Some Rural NY Renters See Benefits of Covid Block Grants
Monday, July 10, 2023
Some one-time grant funding has made the difference between renters in rural New York having a safe place to live - or having to move.
The McNeil Park Apartments, in Copenhagen, is an income-based complex for seniors and adults with disabilities. When it was purchased in 2020 by the Copenhagen Happy Acres Housing Fund, McNeil Park was in a state of disrepair.
But Snow Belt Housing Company, which manages the complex, applied for a Covid-19 Community Development Block Grant.
Snow Belt Executive Director Jaylyn Heames described what would have happened had the grant not come through.
"We would have done the minimal repairs," said Heames. "But eventually - if the roof deteriorated any more, and it became a health and safety hazard - like, Codes (housing code enforcement) could have come in, theoretically, and made us displace those tenants to another location. Or they could have condemned it until somebody could make the repairs."
With the units now in better condition, they're helping to relieve New York's rural affordable housing shortage.
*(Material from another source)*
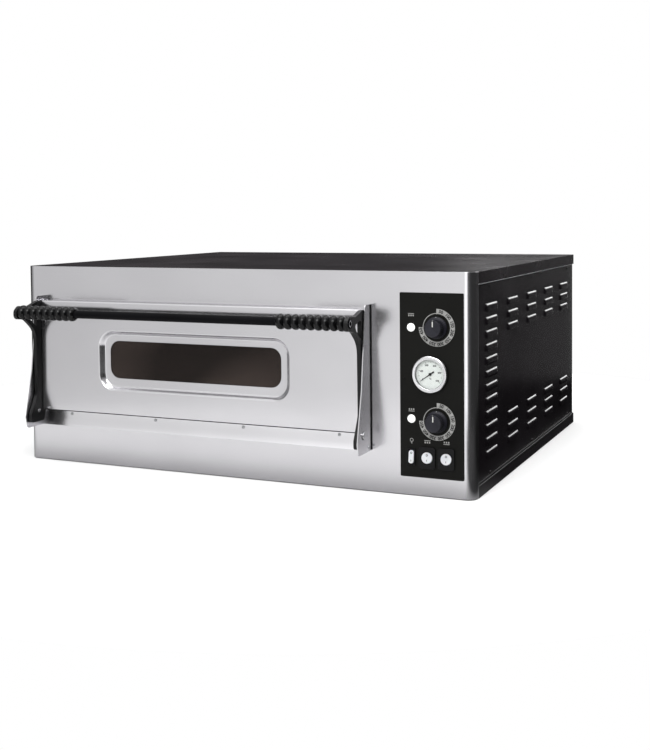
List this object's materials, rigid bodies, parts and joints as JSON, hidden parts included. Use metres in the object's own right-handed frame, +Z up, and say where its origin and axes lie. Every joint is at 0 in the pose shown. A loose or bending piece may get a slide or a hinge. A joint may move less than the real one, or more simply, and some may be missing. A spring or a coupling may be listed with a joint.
{
  "type": "deck oven",
  "caption": "Countertop single-deck baking oven: steel casing, drop-down glazed door with bar handle, stone-floored chamber, thermostat control panel.",
  "frame": {"origin": "centre of the casing's underside, on the surface it stands on", "axes": "+X to the right of someone facing the door, -Y out of the front, +Z up"},
  "size_m": [1.01, 0.9668, 0.42],
  "materials": {
    "satin_steel": "satin",
    "bright_steel": "polished",
    "aluminised_steel": "satin",
    "galvanised_steel": "matte",
    "black_paint": "satin",
    "cover_paint": "satin",
    "panel_black": "satin",
    "cast_black": "satin",
    "bar_black": "gloss",
    "grip_black": "gloss",
    "knob_black": "matte",
    "housing_black": "gloss",
    "white_plastic": "satin",
    "grey_plastic": "matte",
    "dial_white": "matte",
    "clear_glass": "gloss",
    "smoked_glass": "gloss",
    "lens_white": "gloss",
    "firebrick": "matte",
    "mineral_wool": "matte",
    "element_steel": "matte"
  },
  "bodies": {
    "casing": {"base_pan": "black_paint", "cable_gland": "housing_black", "chamber_ceiling": "aluminised_steel", "chamber_floor": "aluminised_steel", "chamber_lamp": "clear_glass", "chamber_rear": "aluminised_steel", "chamber_side_left": "aluminised_steel", "chamber_side_right": "aluminised_steel", "cheek_left": "satin_steel", "cheek_right": "satin_steel", "contactor": "grey_plastic", "control_panel": "panel_black", "element_lower": "element_steel", "element_upper": "element_steel", "front_panel": "satin_steel", "gauge_bezel": "bright_steel", "gauge_case": "galvanised_steel", "gauge_dial": "dial_white", "gauge_glass": "clear_glass", "hinge_pin_left": "bright_steel", "hinge_pin_right": "bright_steel", "insulation_bottom": "mineral_wool", "insulation_left": "mineral_wool", "insulation_rear": "mineral_wool", "insulation_right": "mineral_wool", "insulation_top": "mineral_wool", "partition_plate": "galvanised_steel", "pilot_lamp_lower": "lens_white", "pilot_lamp_upper": "lens_white", "rear_panel": "galvanised_steel", "side_panel_left": "black_paint", "side_panel_right": "black_paint", "sill_strip": "satin_steel", "stone_left": "firebrick", "stone_rack": "galvanised_steel", "stone_right": "firebrick", "switch_body_light": "housing_black", "switch_body_lower": "housing_black", "switch_body_upper": "housing_black", "terminal_block": "white_plastic", "thermostat_lower": "galvanised_steel", "thermostat_upper": "galvanised_steel", "top_cover": "cover_paint"},
    "door": {"door_skin": "satin_steel", "door_inner_panel": "bright_steel", "window_glass_outer": "smoked_glass", "window_glass_inner": "clear_glass", "arm_left": "cast_black", "arm_right": "cast_black", "handle_bar": "bar_black", "grip_left": "grip_black", "grip_right": "grip_black"},
    "upper_knob": {"knob_upper": "knob_black", "shaft_upper": "bright_steel"},
    "lower_knob": {"knob_lower": "knob_black", "shaft_lower": "bright_steel"},
    "gauge_pointer": {"gauge_needle": "housing_black"},
    "upper_rocker": {"rocker_upper": "white_plastic"},
    "lower_rocker": {"rocker_lower": "white_plastic"},
    "light_rocker": {"rocker_light": "white_plastic"}
  },
  "joints": [
    {"name": "door_hinge", "type": "hinge", "parent": "casing", "child": "door", "pos_m": [-0.08, -0.466, 0.114], "axis": [1, 0, 0], "range_deg": [0, 90]},
    {"name": "upper_knob_turn", "type": "hinge", "parent": "casing", "child": "upper_knob", "pos_m": [0.4325, -0.4265, 0.3167], "axis": [0, 1, 0], "range_deg": [0, 285]},
    {"name": "lower_knob_turn", "type": "hinge", "parent": "casing", "child": "lower_knob", "pos_m": [0.4325, -0.4265, 0.142], "axis": [0, 1, 0], "range_deg": [0, 285]},
    {"name": "pointer_turn", "type": "hinge", "parent": "casing", "child": "gauge_pointer", "pos_m": [0.42, -0.4265, 0.23], "axis": [0, 1, 0], "range_deg": [0, 255]},
    {"name": "upper_rocker_tilt", "type": "hinge", "parent": "casing", "child": "upper_rocker", "pos_m": [0.4133, -0.4275, 0.0735], "axis": [1, 0, 0], "range_deg": [0, 16]},
    {"name": "lower_rocker_tilt", "type": "hinge", "parent": "casing", "child": "lower_rocker", "pos_m": [0.4505, -0.4275, 0.0735], "axis": [1, 0, 0], "range_deg": [0, 16]},
    {"name": "light_rocker_tilt", "type": "hinge", "parent": "casing", "child": "light_rocker", "pos_m": [0.3825, -0.4275, 0.0735], "axis": [1, 0, 0], "range_deg": [0, 16]}
  ]
}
A Rural Housing Coalition of New York report finds rural counties in the state have more than two million housing units - while their urban counterparts have around three times that amount.
Heames noted that the grant has also helped keep repair costs down, since major repairs can be made right away.
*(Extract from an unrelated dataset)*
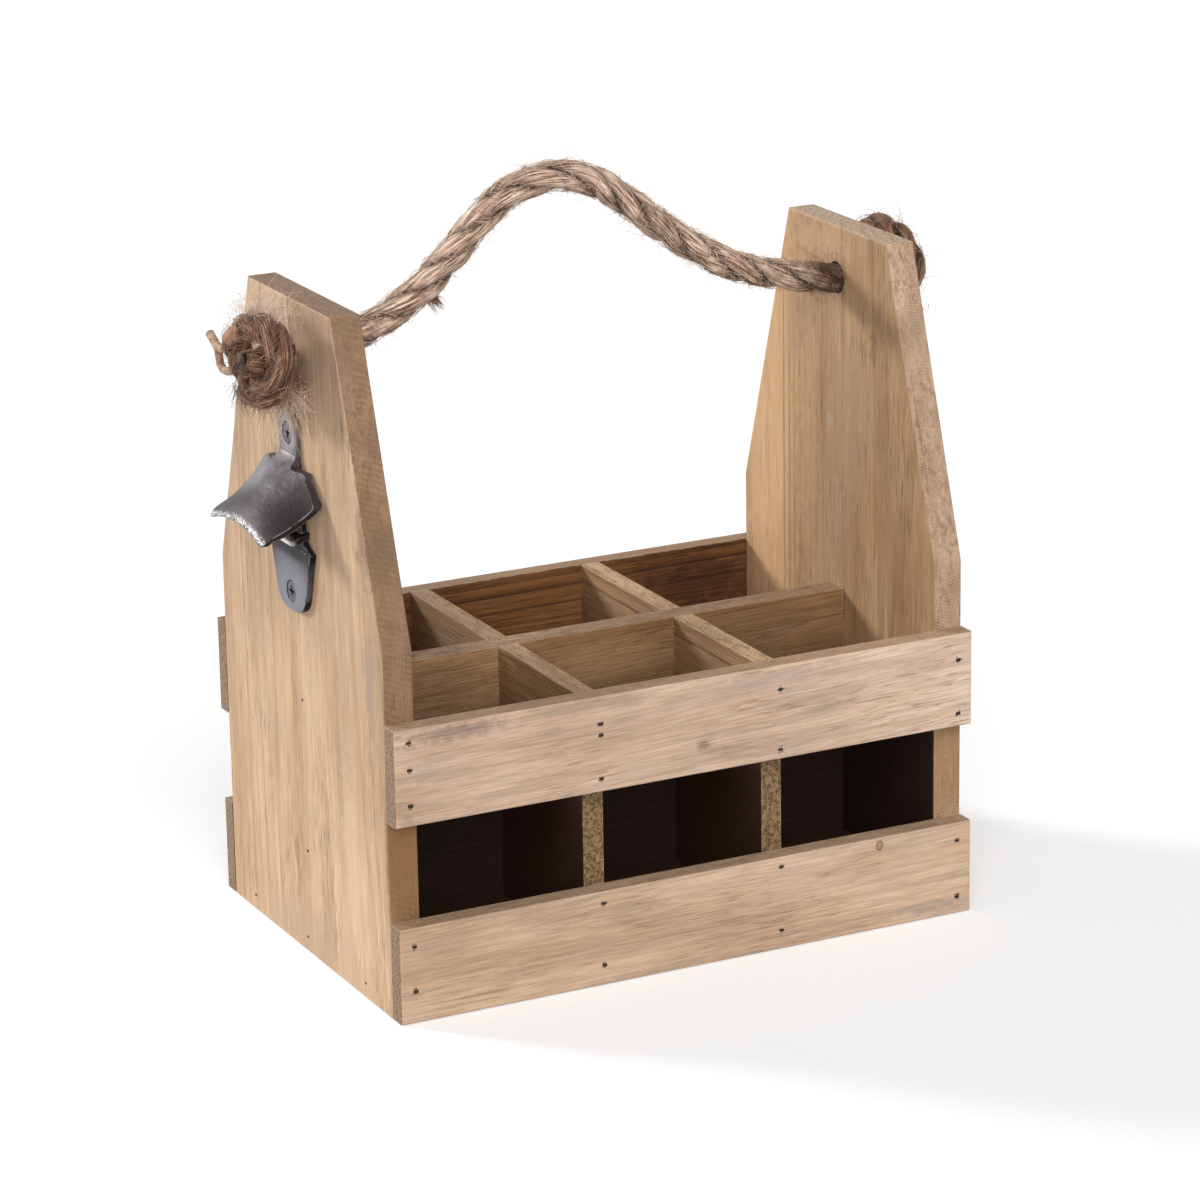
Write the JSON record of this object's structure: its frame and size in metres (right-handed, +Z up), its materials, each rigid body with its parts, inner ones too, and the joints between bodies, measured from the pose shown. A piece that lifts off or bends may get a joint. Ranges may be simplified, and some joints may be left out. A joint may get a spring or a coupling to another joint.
{
  "type": "bottle caddy",
  "caption": "Nailed wooden caddy with a cell for each bottle, tapered end boards, a knotted rope handle and a wall bottle opener screwed to one end.",
  "frame": {"origin": "centre of the flat underside, on the surface that the caddy stands on", "axes": "+X along the caddy from the opener's end board to the plain one, -Y out of the front, +Z up"},
  "size_m": [0.3172, 0.179, 0.3177],
  "materials": {
    "end_board_wood": "thin honey-brown stain on sanded softwood, matt, grey-brown weathering",
    "slat_wood": "thin honey-brown stain on sanded softwood, matt, worn pale arrises",
    "inner_wood": "sawn softwood with a darker brown stain, matt",
    "opener_iron": "dark pewter-grey cast iron, lightly hammered, worn bright at its edges",
    "screw_steel": "darkened steel, satin",
    "brad_steel": "dulled steel, sunk below the wood",
    "jute": "three-strand laid jute, matt and hairy"
  },
  "bodies": {
    "caddy": {"end_board_left": "end_board_wood", "end_board_right": "end_board_wood", "front_slat_lower": "slat_wood", "front_slat_upper": "slat_wood", "back_slat_lower": "slat_wood", "back_slat_upper": "slat_wood", "bottom_board": "inner_wood", "long_divider": "inner_wood", "cross_divider_front_left": "inner_wood", "cross_divider_front_right": "inner_wood", "cross_divider_back_left": "inner_wood", "cross_divider_back_right": "inner_wood", "bottle_opener": "opener_iron", "opener_screws": "screw_steel", "front_lower_brads": "brad_steel", "front_upper_brads": "brad_steel", "back_lower_brads": "brad_steel", "back_upper_brads": "brad_steel", "left_end_brads": "brad_steel", "right_end_brads": "brad_steel"},
    "rope_handle": {"rope_span": "jute", "rope_knot_left": "jute", "rope_knot_right": "jute"}
  },
  "joints": [
    {"name": "handle_swing", "type": "hinge", "parent": "caddy", "child": "rope_handle", "pos_m": [0, 0, 0.254], "axis": [1, 0, 0], "range_deg": [-90, 90]}
  ]
}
Regular inspections are done to catch repair needs as they happen. And with the apartments looking better than they have in years, she said residents truly feel at home.
"It really feels like home," said Heames. "A lot of them purchased their own plants and stuff for the apartment, like they're really trying to keep up with it. They're using the community rooms again."
The hope is that grants like this can provide housing to stunt the growing national trend of homelessness.
The National Alliance to End Homelessness says since 2017, the number of people without permanent shelter has increased 6%.